Wednesday 18 February 2015

Penetration testing as a tool

When protecting your organisation's assets penetration testing by an ethical hacker is an useful tool in the information security team arsenal.  Penetration testing is used to test the organisation security countermeasures that have been deployed to protect the infrastructure; both physical and digital, the employees and intellectual property. Organisations need to understand the limitations of penetration testing and how to interpret the results in order to benefit from the testing.

It may be used both pro-actively to determine attack surfaces and the susceptibility of the organisation to attack, as well as reactively to determine how wide spread a vulnerability is within the organisation or if re-mediation has been implemented correctly.
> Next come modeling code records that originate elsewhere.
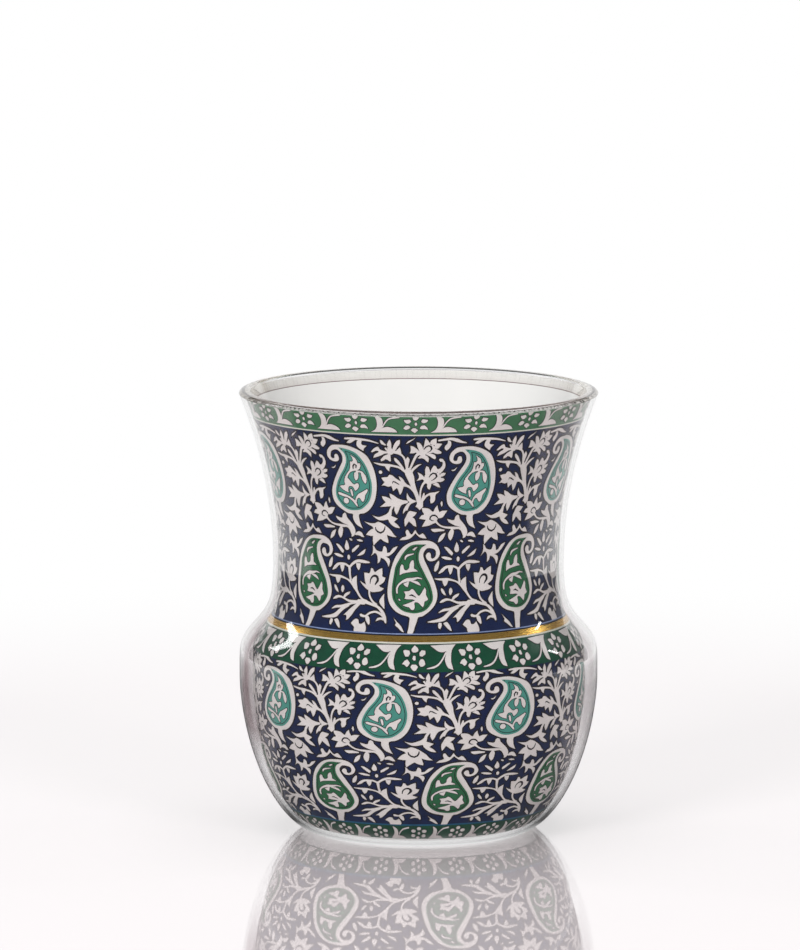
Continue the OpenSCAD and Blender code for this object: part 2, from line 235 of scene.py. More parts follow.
class Tree:
    """The node tree of a material, a world or a lamp."""

    def __init__(self, owner):
        owner.use_nodes = True
        self.owner = owner
        self.nodes = owner.node_tree.nodes
        self.links = owner.node_tree.links
        self.nodes.clear()

    def node(self, kind, settings=None, *values, **named):
        """Adds a node: settings come first, then values or links for its sockets by place or name."""
        made = self.nodes.new("ShaderNode" + kind)
        for key, value in (settings or {}).items():
            if key == "stops":
                ramp = made.color_ramp
                for place, (at, colour) in enumerate(value):
                    stop = ramp.elements[place] if place < 2 else ramp.elements.new(at)
                    stop.position = at
                    stop.color = (*colour, 1)
            else:
                setattr(made, key, value)
        inputs = [(made.inputs[place], value) for place, value in enumerate(values) if value is not None]
        inputs += [(made.inputs[key.replace("_", " ")], value) for key, value in named.items()]
        for socket, value in inputs:
            if isinstance(value, Wire):
                self.links.new(value.socket, socket)
            elif isinstance(value, tuple) and len(value) == 3 and len(socket.default_value) == 4:
                socket.default_value = (*value, 1)
            else:
                socket.default_value = value
        return Placed(self, made)

    def mix_colour(self, factor, first, second):
        """Colour between two colours: Mix node set to colours, factor 0 gives the first."""
        made = self.nodes.new("ShaderNodeMix")
        made.data_type = "RGBA"
        for place, value in ((0, factor), (6, first), (7, second)):
            if isinstance(value, Wire):
                self.links.new(value.socket, made.inputs[place])
            else:
                made.inputs[place].default_value = (*value, 1) if place else value
        return Wire(self, made.outputs[2])

    def where(self):
        """Object coordinates, the place of a point on the glass in metres."""
        return self.node("TexCoord")["Object"]

    def grain(self, scale, detail=3.0, stretched=None):
        """Noise from 0 to 1 on object coordinates; stretched gives each axis its own scale."""
        place = self.where()
        if stretched:
            place = self.node("Mapping", None, place, Scale=stretched)["Vector"]
        return self.node("TexNoise", None, Vector=place, Scale=scale, Detail=detail)["Fac"]

    def end(self, shader, kind="OutputMaterial"):
        self.node(kind, None, shader)
        return self.owner


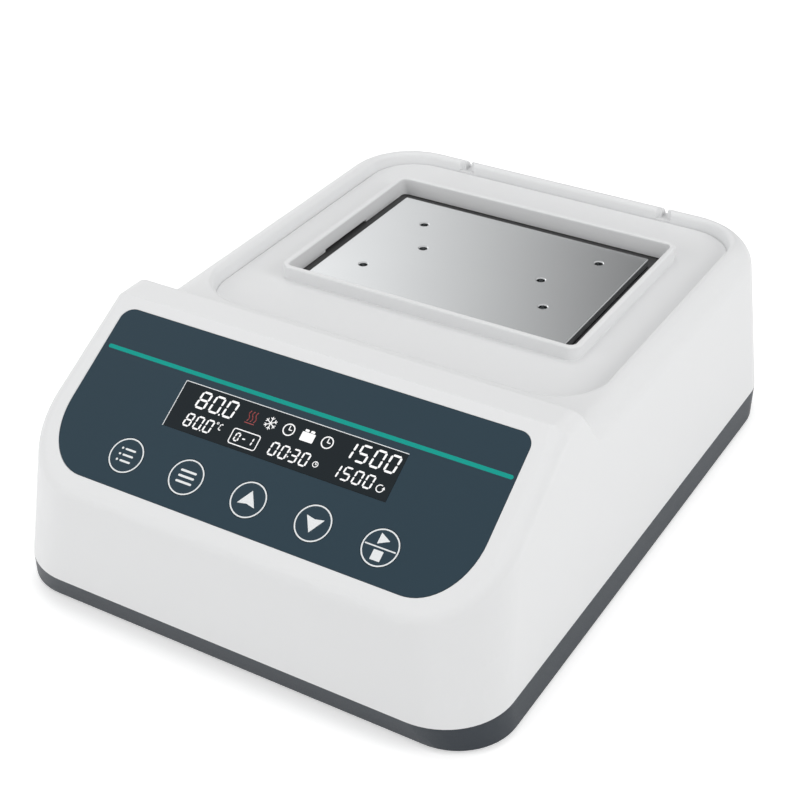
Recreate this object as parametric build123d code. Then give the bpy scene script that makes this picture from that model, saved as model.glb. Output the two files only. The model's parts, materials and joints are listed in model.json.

Penetration testing is a moment in time test, it indicates the potential known vulnerabilities in the system at the time of testing.  A test that returns no vulnerabilities in the target system does not necessarily mean the system is secure. An unknown vulnerability could exist in the system that tools are not aware of, or the tool itself may not be capable of detecting. This can lead to the organisation having a false sense of security. I refer you to the case of heartbleed, which existed in OpenSSL for two years before being discovered and may of been a zero day prior to the public annoucement.

A penetration test carried by a good ethical tester will include the usage of a variety of tools in both automatic and manual testing modes driven by a methodologies that ensures attack vectors are not overlooked, mixed with knowledge and expertise of the tester. A tool is only as good as the craftsman wielding it.

The term ethical hacker or tester means that they will conduct authorised tests within the agreed scope to the highest levels of ethical behaviour; they will not use information obtained for the own purposes, financial gain or exceed the agreed limits.

An organisation needs to plan careful it's use of penetration testing in order to maximise the benefits.

It can be part of Information Security Management System and will typically be used in the following areas:-


  • Risk management: Determining vulnerabilities within the organisation and the attack surface area
  • Vulnerability management: Detecting vulnerabilities presence the organisation, determining the effectiveness of re-mediation
  • Assurance audit: Testing implemented countermeasures
  • Regulatory compliance: Part of auditing to determine controls are implemented


The testing strategy has to be developed to meet the organisations requirements which should be driven by its mission objectives and risk appetite. It needs to be cost effective in that the testing delivers results by giving some assurance on the attack surface area and that the vulnerability management programme is being effective and controls are working. The frequency of testing will depend on factors such as how dynamic the organisation is; for example is the footprint of the organisation evolving the whole time, are their frequent changes to infrastructure and applications or is more less constant with no changes. It will also depend on regulatory and standard compliance activities, the PCI DSS specifies at least quarterly internal and external vulnerability scanning combined with annual penetration testing. The frequency could be driven by the an organisation being a high profile, controversial target (consider how many attacks the NSA must contend with). These days there is no such thing as security through obscurity, attackers are not just targeting URLs; if you where a small unknown company you could of avoided being attacked a decade ago but now with automated scanning tools scanning large swathes of IP addresses your digital footprint will be scanned and probably attacked.

A recommendation for many organisations could be a monthly internal compliance scan, with quarterly internal and external vulnerability scans conducted by a qualified tester and not just automated scans. An annual penetration test on the external infrastructure and applications conducted by a skilled tester. There will be a need to conduct scans when significant changes are implemented on the infrastructure or within applications. If your internal network is segmented into security zones then regular testing of the configuration is required. Social engineering testing such as physical entry should be conducted annually with at an annual phishing test of employees. When new vulnerabilities are reported then a scan of the infrastructure and applications may be required to determine the extent of the vulnerability within the organisation, typically this would be for high and critical rated vulnerabilities. As new controls and re-mediation activities are completed then testing should be conducted to ensure the work has been completed and the vulnerability has been re-meditated sufficiently. The level of testing could be determined by risk and business impact with lower rated systems being vulnerability scanned and high or critical systems undergoing full penetration testing. Organisations may consider using a number of test companies to ensure the widest possible breadth of knowledge is brought against the attack surface to give the best chance of identifying vulnerabilities.

However management should be aware there is always a residual risk that a vulnerability has remained undetected and should not assume a clean test report is a true indication of the security posture of the organisation. Being vigilant and monitoring for signs of intrusion are part of the security profile organisations should be deploying.